Further on, Cropsey nods in the direction of computational technology, as he elaborates about this self-indulgence as applied to modern science: “At the fountain of scientific modernity, as at the sources of moral modernity, there is discernible the direction of inspiriting and indulging that generates the energy that has moved through modernity ever since.”
He was not writing directly about Google and smartphone technology, of course, and yet it is remarkable that he wasn’t, given how well his words apply to our current befuddlement at what it means to live life so uninhibited with both tools in our palm. The indulgent beliefs that both technologies enable about conquering nature and its limitations have direct consequences for how individuals experience the tension between their freedom and security, as evidenced by everything ranging from the “surveillance state” government down to surveillance retail by Big Coffee. And importantly for this discussion, such beliefs in tandem with technology affect how we think about thinking itself, and thus about education—its purposes and design—and about educators. What is the past for when you no longer have to consciously record it, recall it, or think about it, in order to access parts of it?

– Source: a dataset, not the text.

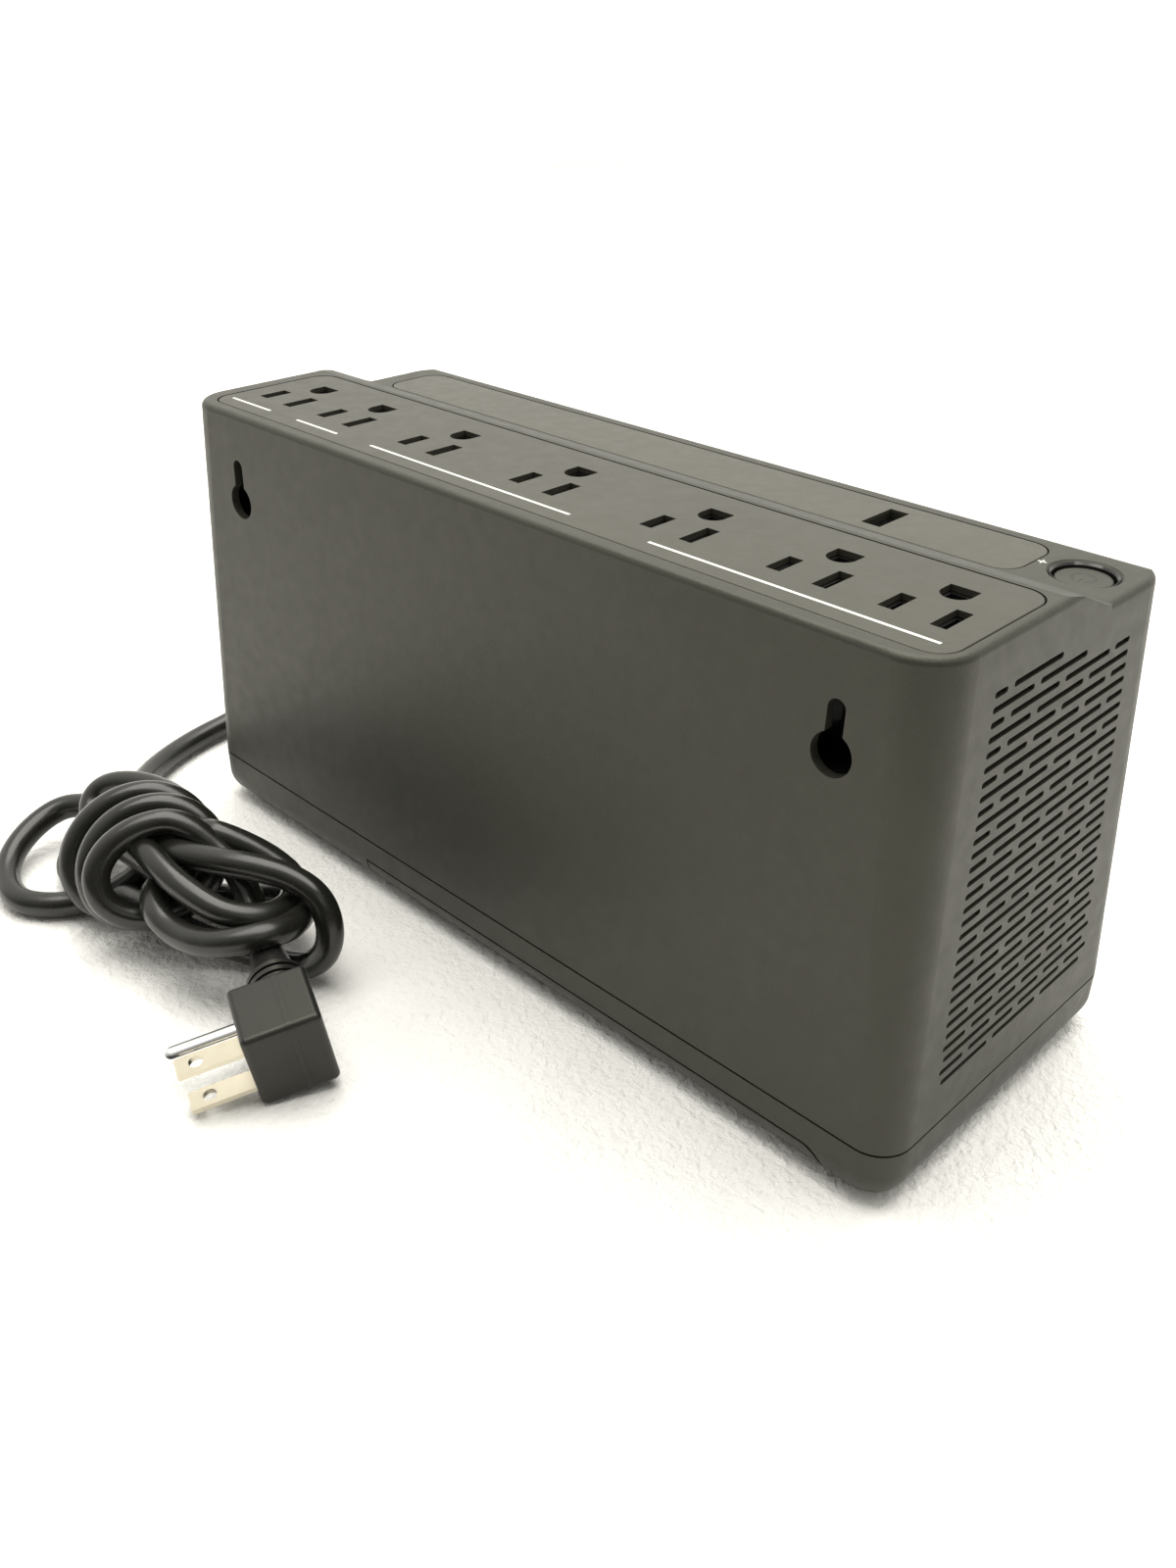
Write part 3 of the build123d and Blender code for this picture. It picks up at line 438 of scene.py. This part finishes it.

To leap from Cropsey’s philosophical exposition of our anxious national pastime to our more practical conundrum about what Google means for historical learning, whether inside or outside the classroom, does injustice to the deft coiling of his complex argument. But Cropsey’s core exposition, it seems to me, is a necessary preface to these questions as provoked by technology and our national character, and as formulated by Wineburg and similar others, if we want truly to answer whether the study of history matters any longer; if it does, whether it is a contradiction to argue that Americans’ century-long record of dismal historical knowledge is beside the point; and crucially, if historical knowledge matters, what we ought to be doing to break the cycle of rigged testing and handwringing.